The oil market is a two sided coin: Supply/Demand and Geopolitics. In an unprecedented Geopolitical event this weekend of Turkey and Syria spiraling out of control, we conclude the oil market cannot ignore this debacle. Turkey decides to shell Northern Syria, as the Russian’s work in lock step with the Syrian Government to retake strategic regions of Syria. Meanwhile, the Saudi’s have built the largest coalition ever in the Middle East comprising of 20 countries currently drilling in Saudi Arabia. At the same time, the Saudi’s are transporting personnel and supplies to Turkish air bases, which many think a ground invasion by the coalition is on the horizon. US is absent on the boots of the ground, but Kerry is striving for a cease fire deal. This seems highly unlikely, after the shelling and minor ground invasion by Turkey was seen over the weekend. As the West tries to de-escalate the situation by Merkel supporting a No-Fly-Zone to counter the Russian’s with Assad, we saw a tragedy unfold as a “supposed” Russian Airstrike hit a Doctor W/O Boarders facility. There are many sides involved in the fight, but to narrow down who is involved comes down to Saudi Arabia’s Coalition called Northern Thunder (Hint of the West) versus Assad and the Russians. Cold War could meet Hot War as the weekends events spiral out of control.

 

Technical-

Wave 1 timeframe 8-27-13 to 11-27-13. Counter Wave 2 timeframe 11-27-13 to 6-12-14. Wave 3 timeframe 6-12-14 to 3-18-15 extended from Upper rail of descending channel to beneath centerline. Counter Wave 4 timeframe 3-18-15 to 5-5-15 tests beneath centerline. Wave 5 timeframe 5-5-15 rejected centerline channel extending to lower channel rail finding resistance low 26. Low 26 is a major level of defense as 1.618 extensions from wave 3 end extended into 29. The probability of a counter A-B-C wave is likely once primary wave count 5 is ended. 25 days of support at 26-35 regions. Breaking moments ago, Analysts from Goldman Sachs are on Reuters saying that oil prices don’t have much further to materially fall. Goldman is referring to the 5th wave ending a possible counter structure to start in the near term after 900 days of the 1-3-5 impulse and 2-4 counter Elliot wave structure which is responsible for the -77% of WTI.
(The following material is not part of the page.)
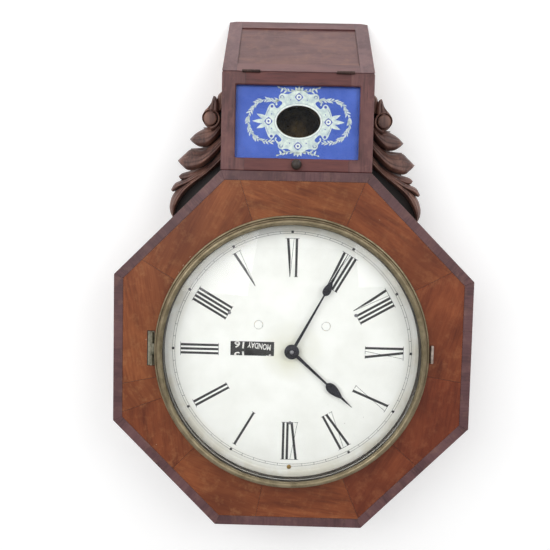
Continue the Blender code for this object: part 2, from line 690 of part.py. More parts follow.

Mathematically, we measure price and time with the GANN Analysis starting with the focus point of the second wave count end of 107 level 6-12-15 range. The market continues to lack balance and is currently in a weak position. Even though, the market has strived to balance reclaiming ½ GANN as support on the lower channel demand line. Rule of Angles states that once an angle is violated the next angle it’ll move towards. On deck is for a balance of 1/1 GANN, but current fundamentals in WTI/BRENT do not support 1/1 migration this FY. The GANN fractions equate to Units of Price per Unit of Time.

On an intermediate timeframe, the primary 5th wave has seen nearly 30 days of resistance with a single print TPO at 26. The 30-day resistance is forming a geometrical formation notable for a reversal called a right angle descending broadening structure. Precedents of structure are 51% upward breakouts according to Bulkowski. The geometrical formation is producing a balance area with rotations of 30.63 point of control. The parameter’s of the VA area or balance is 27-35. The geometrical formation sits on wave 3’s 1.618 extensions adding a thesis for supportive area. We advise the market participants to understand the structural composition of the right angle descending broadening structure as well as understand all aspects of the balance area. Rotations of this balance will continue until the balance is mature, which will lead to an imbalance. As the balance area matures with a 30.63 point of control, and a notable structure for reversal, we expect a counter trend to start and our EOY’16 Price Target is 46 reversion. As of now, play the rotations of the 30.63 balance.